I have written elsewhere that I was fortunate to have spent my formative years in Freeport, a district I described as a cosmopolitan cradle. There were three primary schools—Presbyterian, Hindu (from the 1950s) and Catholic. Up to independence in 1962, there were several Christian churches and places of worship for Hindus and Muslims, although there were no formal mosques or mandirs. One could hardly grow up in a village like that, with such a mix of races, religions and cultures, and not emerge appreciative of the universality of humankind.

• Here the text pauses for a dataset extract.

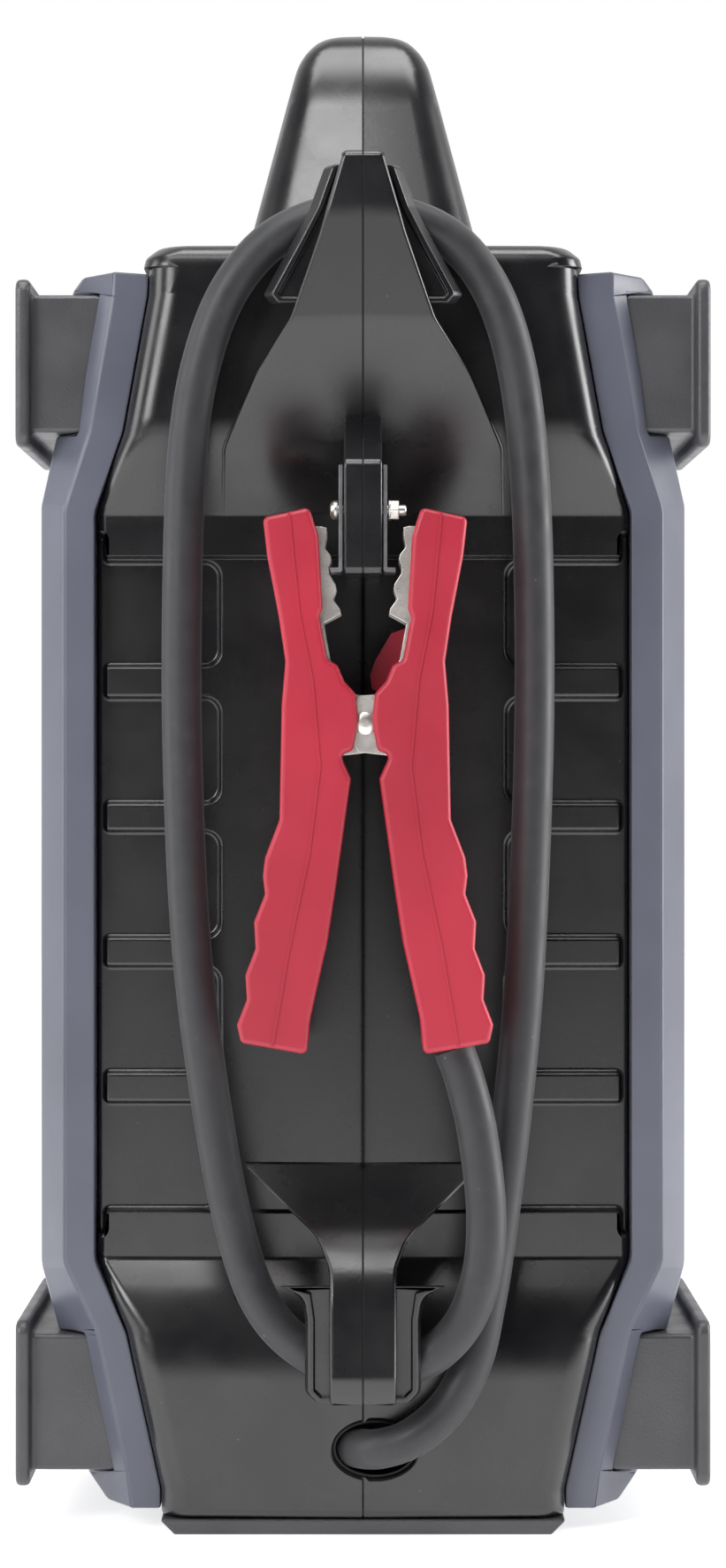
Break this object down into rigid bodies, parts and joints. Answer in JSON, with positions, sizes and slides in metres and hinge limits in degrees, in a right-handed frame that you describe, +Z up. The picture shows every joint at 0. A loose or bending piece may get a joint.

Baykay’s passing gave living testimony to the harmony we enjoyed in an era that now seems to be a distant memory. Men and women of different ethnicities, now living far from Freeport, turned up at the wake, the funeral service, or at the family house days later to pay their respects. As I watch this passing parade—my mother, who grew up in Freeport like Baykay, passed on last March, and Miss Baiju (really Mrs Rambaran), went before her at age ninety-something—I wonder about the changed environs they were leaving behind.

A few months ago, some heartless, mindless bandit-cum-murderer attacked Mr Gangabissoon and his wife, both of them Freeport elders of that era. As we, the succeeding generation, gathered and talked at Baykay’s wake and funeral, the changing face of Freeport came up for discussion. The consensus was that the cradle of our civilisation had changed, and not for better. Still, we have a duty to persevere, to promote, against whatever odds, the values, the harmony, the love these elders hammered into us. It’s the best tribute we can pay to them.